Kids need poetry and memorization, Michael Beran argues in his article “In Defence of Memorization”. And they need it not just because of the rewards rote learning offers: the sense of poetry, the heightened feel for language, the abundance of tales and myths, the turning on of their language capability and enhancement of their language store. Most importantly, kids need poetry and memorization because the power of memorization lies in its ability to introduce them to their cultural inheritance of Western civilization. Knowing what came before them improves their cultural literacy and it “etches the ideals of their civilization on their minds and hearts.” According to Beran, these older educative techniques, and not the ‘progressive’ ones, are the techniques that nurture critical thinking and enable students to articulate their own thoughts and feelings and give them the ability to question authority intelligently.

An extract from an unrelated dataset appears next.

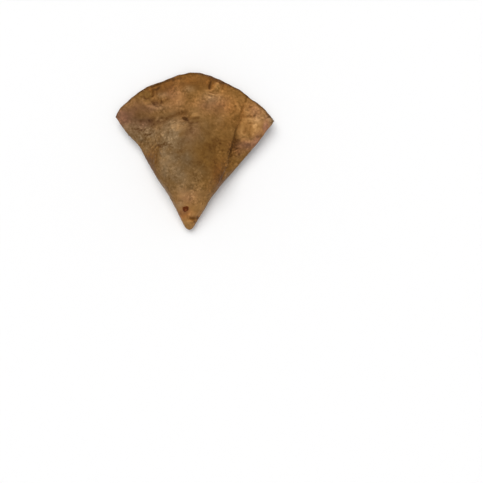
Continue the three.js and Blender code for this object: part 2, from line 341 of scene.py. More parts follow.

Based on this line of thinking, should we make more room for memorization in our community? Do we find that our dependence on technology makes this goal difficult, if not impossible? Should we be worried that our reliance on technology is separating our society from the past? Do we sometimes have the tendency to think that we are the first people to have ever lived? Is the igeneration’s philosophy of “Leave me alone, I’ll figure it out by myself with Google” starting to rub off? Teachers, especially those teaching the humanities, wrestle with what exactly the function of the memory in the 21st century should be. If our students have almost instant access to everything, should they even bother memorizing anything? Even if we agree that memorization is important, what should we all know off by heart? Is there a set of core knowledge in every subject area that everyone should know perfectly?
I won’t pretend to have all the answers to these difficult questions but I do think memorization should continue to play a vital role in education. And so, my students will continue to memorize, for through memorization they remember “How sharper than a serpent’s tooth it is to have a thankless child!” and “The quality of mercy is not strained”; they understand the need to “Speak what we feel, not what we ought to say” for “Tomorrow, and tomorrow, and tomorrow, creeps in this petty pace from day to day”.